Write out all the data again, exactly as it stands.

SOURCE DATA:
Start

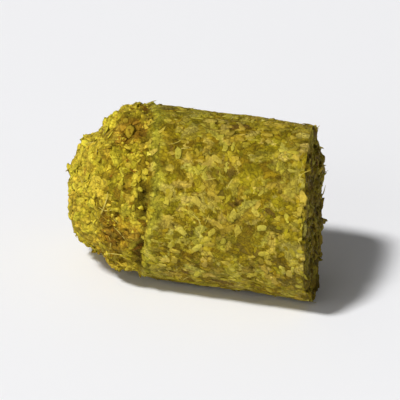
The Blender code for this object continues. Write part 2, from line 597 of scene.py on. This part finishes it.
def flake_shape(rng, number):
    """A thick, slightly curled bit of bract with a many-sided edge. About 0.45 mm long."""
    bm = bmesh.new()
    edge_points = 9
    length, width = 0.23 * MM * rng.uniform(0.85, 1.2), 0.23 * MM * rng.uniform(0.45, 0.8)
    thick = 0.026 * MM
    curl, twist = rng.uniform(0.5, 1.6) * MM, rng.uniform(-0.25, 0.25)
    phases = rng.uniform(0, 2 * math.pi, 2)

    def spot(turn, share, side):
        wave = 1 + 0.16 * math.sin(2 * turn + phases[0]) + 0.12 * math.sin(3 * turn + phases[1])
        reach = share * wave
        x, y = length * reach * math.cos(turn), width * reach * math.sin(turn)
        bow = (x * x + 0.6 * y * y) / curl * 0.5
        return x, y, side * thick * (1 - share**2) - bow + twist * x * y / (0.4 * MM)

    turns = [(k + rng.uniform(-0.3, 0.3)) * 2 * math.pi / edge_points for k in range(edge_points)]
    rim = [bm.verts.new(spot(turn, 1, 1)) for turn in turns]
    middle = [bm.verts.new(spot(turn, 0.6, 1)) for turn in turns]
    top, under = bm.verts.new(spot(0, 0, 1.1)), bm.verts.new(spot(0, 0, -1))
    close_flake(bm, rim, middle, top, under, 1.6 * MM)
    return shape_object(f"flake_shape_{number}", bm)


def shard_shape(rng, number):
    """A thin shard of bract with a ragged outline, pressed flat. About 0.5 mm long."""
    bm = bmesh.new()
    edge_points = 12
    length, width = 0.27 * MM * rng.uniform(0.8, 1.2), 0.27 * MM * rng.uniform(0.28, 0.6)
    thick, bow = 0.02 * MM, rng.uniform(-0.3, 0.3)
    reaches = rng.uniform(0.72, 1.08, edge_points)

    def spot(k, share, side):
        turn = k * 2 * math.pi / edge_points
        x = length * share * reaches[k] * math.cos(turn)
        y = width * share * reaches[k] * math.sin(turn) + bow * (x * x / length - 0.3 * length)
        return x, y, side * thick * (1 - share**3) - (x * x + y * y) / (2.2 * RADIUS)

    rim = [bm.verts.new(spot(k, 1, 0)) for k in range(edge_points)]
    middle = [bm.verts.new(spot(k, 0.8, 1)) for k in range(edge_points)]
    top, under = bm.verts.new(spot(0, 0, 1)), bm.verts.new(spot(0, 0, -1))
    close_flake(bm, rim, middle, top, under, 1.7 * MM)
    return shape_object(f"shard_shape_{number}", bm)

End

TASK ANSWER:
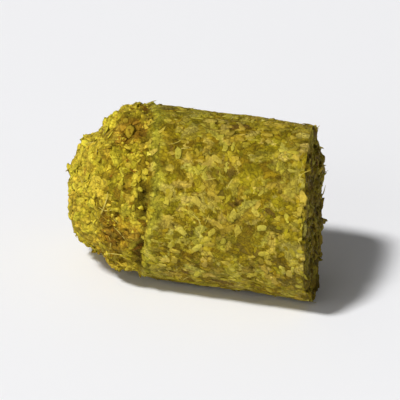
The Blender code for this object continues. Write part 2, from line 597 of scene.py on. This part finishes it.
def flake_shape(rng, number):
    """A thick, slightly curled bit of bract with a many-sided edge. About 0.45 mm long."""
    bm = bmesh.new()
    edge_points = 9
    length, width = 0.23 * MM * rng.uniform(0.85, 1.2), 0.23 * MM * rng.uniform(0.45, 0.8)
    thick = 0.026 * MM
    curl, twist = rng.uniform(0.5, 1.6) * MM, rng.uniform(-0.25, 0.25)
    phases = rng.uniform(0, 2 * math.pi, 2)

    def spot(turn, share, side):
        wave = 1 + 0.16 * math.sin(2 * turn + phases[0]) + 0.12 * math.sin(3 * turn + phases[1])
        reach = share * wave
        x, y = length * reach * math.cos(turn), width * reach * math.sin(turn)
        bow = (x * x + 0.6 * y * y) / curl * 0.5
        return x, y, side * thick * (1 - share**2) - bow + twist * x * y / (0.4 * MM)

    turns = [(k + rng.uniform(-0.3, 0.3)) * 2 * math.pi / edge_points for k in range(edge_points)]
    rim = [bm.verts.new(spot(turn, 1, 1)) for turn in turns]
    middle = [bm.verts.new(spot(turn, 0.6, 1)) for turn in turns]
    top, under = bm.verts.new(spot(0, 0, 1.1)), bm.verts.new(spot(0, 0, -1))
    close_flake(bm, rim, middle, top, under, 1.6 * MM)
    return shape_object(f"flake_shape_{number}", bm)


def shard_shape(rng, number):
    """A thin shard of bract with a ragged outline, pressed flat. About 0.5 mm long."""
    bm = bmesh.new()
    edge_points = 12
    length, width = 0.27 * MM * rng.uniform(0.8, 1.2), 0.27 * MM * rng.uniform(0.28, 0.6)
    thick, bow = 0.02 * MM, rng.uniform(-0.3, 0.3)
    reaches = rng.uniform(0.72, 1.08, edge_points)

    def spot(k, share, side):
        turn = k * 2 * math.pi / edge_points
        x = length * share * reaches[k] * math.cos(turn)
        y = width * share * reaches[k] * math.sin(turn) + bow * (x * x / length - 0.3 * length)
        return x, y, side * thick * (1 - share**3) - (x * x + y * y) / (2.2 * RADIUS)

    rim = [bm.verts.new(spot(k, 1, 0)) for k in range(edge_points)]
    middle = [bm.verts.new(spot(k, 0.8, 1)) for k in range(edge_points)]
    top, under = bm.verts.new(spot(0, 0, 1)), bm.verts.new(spot(0, 0, -1))
    close_flake(bm, rim, middle, top, under, 1.7 * MM)
    return shape_object(f"shard_shape_{number}", bm)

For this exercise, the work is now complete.